Too many crime victims fail to report when vehicles are broken into, and it makes it harder for police to catch the crooks.
Nanaimo RCMP issued a statement urging property owners to take a more active approach by reporting break-ins immediately, so police can take measures to stop the perpetrators.
Nanaimo has seen a surge of break-ins since August, and if more people reported the incidents right away, police have a better chance of preventing more thefts. The recent spate of break-ins have happened in clusters, information that would quickly show up in a crime mapping program but without accurate data, investigators are ill-prepared to identify specific problems.
"You know the saying, 'garbage in, garbage out,'" said Const. Gary O'Brien, a phrase used by data processors.
Nanaimo RCMP have had access to new crimemapping software that can quickly pinpoint problem areas, to better allocate resources for about three years now, but in order for the program to work, victims have to report crimes. Too often, that doesn't happen.

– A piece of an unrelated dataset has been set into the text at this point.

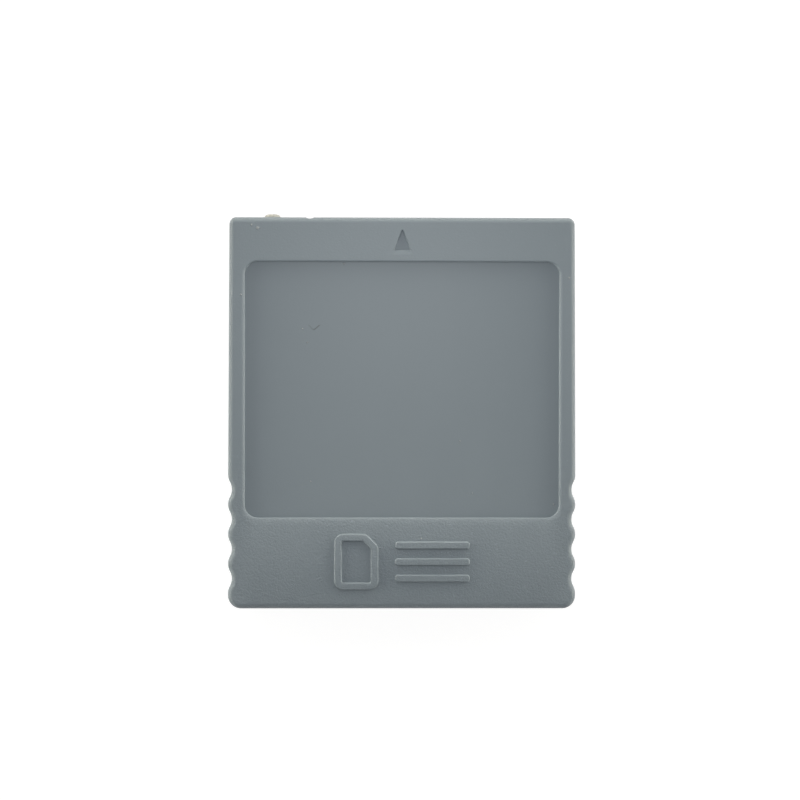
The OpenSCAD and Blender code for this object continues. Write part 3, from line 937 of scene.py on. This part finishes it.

"They think they're being a nuisance," O'Brien said. "It's frustrating, for the fact that we put a lot of resources into it and at the end of the day, we may not get a charge. We have the technology now to track movements of criminals and without the information, we're not getting anything."
Reporting a break-in takes about five minutes.
The RCMP dispatcher will want your name and vehicle description, what was taken, a suspect's description, if available and whether the owner has gone into the vehicle.
"Then we can effectively use our resources," O'Brien said.